The Ingenious Litigation – security for costs and litigation funders

Rowe & Ors v Ingenious Media Holdings plc & Ors [10.02.20]

The High Court has handed down judgment in the multi-party Ingenious Litigation (Rowe & Ors v Ingenious Media Holdings plc & Ors [10.02.20]), which provides further guidance on the circumstances in which litigation funders may be required to provide security for costs (SFC).

The judgment partly concerns SFC applications brought by four defendants against the claimants’ third party litigation funder, Therium.

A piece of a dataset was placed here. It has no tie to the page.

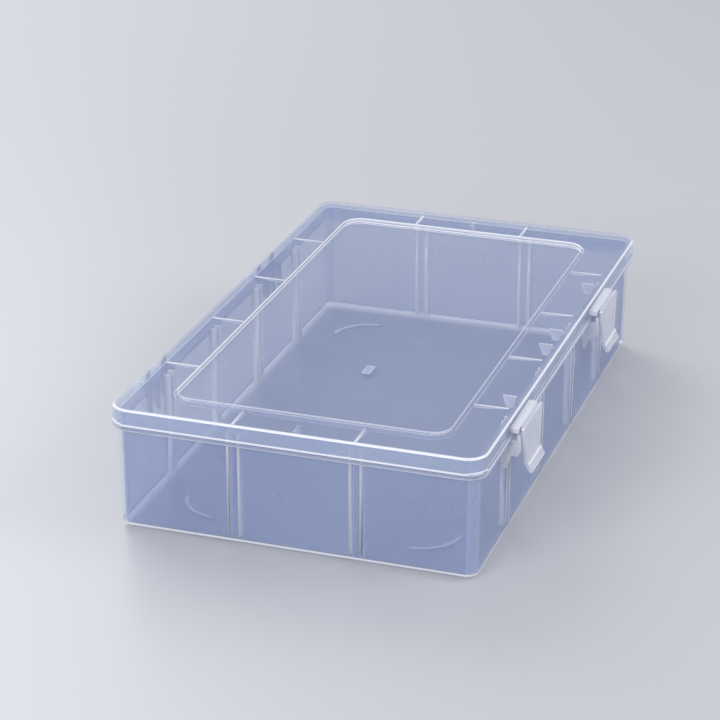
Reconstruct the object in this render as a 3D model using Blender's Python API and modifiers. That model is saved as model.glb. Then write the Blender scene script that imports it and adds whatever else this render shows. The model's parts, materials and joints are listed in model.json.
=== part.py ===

These followed a successful application made by the claimants seeking several liability in respect of common costs (altering the arguably standard position of joint and several liability).


Where a third party controls or benefits from proceedings which are unsuccessful, the court has discretion under s.51 Senior Courts Act 1981 to order adverse costs against that third party (Travelers Insurance Co Ltd v XYZ [2019]). Having decided that the Act applied to Therium, in assessing whether SFC should be provided, the court considered that “the most significant question is whether there is a real and not fanciful risk that the relevant Defendants will not be paid” if they obtain costs orders in their favour. The court made the following notable points:

  1. It will often be necessary for claimants and their funders to show that they have assets by which to settle an adverse costs award. In this instance:

    a. Whilst some claimants disclosed cursory information about their financial resources, that information “clearly does not give any comfort that a costs order in favour of a Defendant would be fully discharged”, particularly where: (i) the nature of the assets was not disclosed; (ii) the ability to enforce against them was not apparent; and (iii) a person’s current wealth “does not give any guarantee that their position will be the same in a number of years’ time”.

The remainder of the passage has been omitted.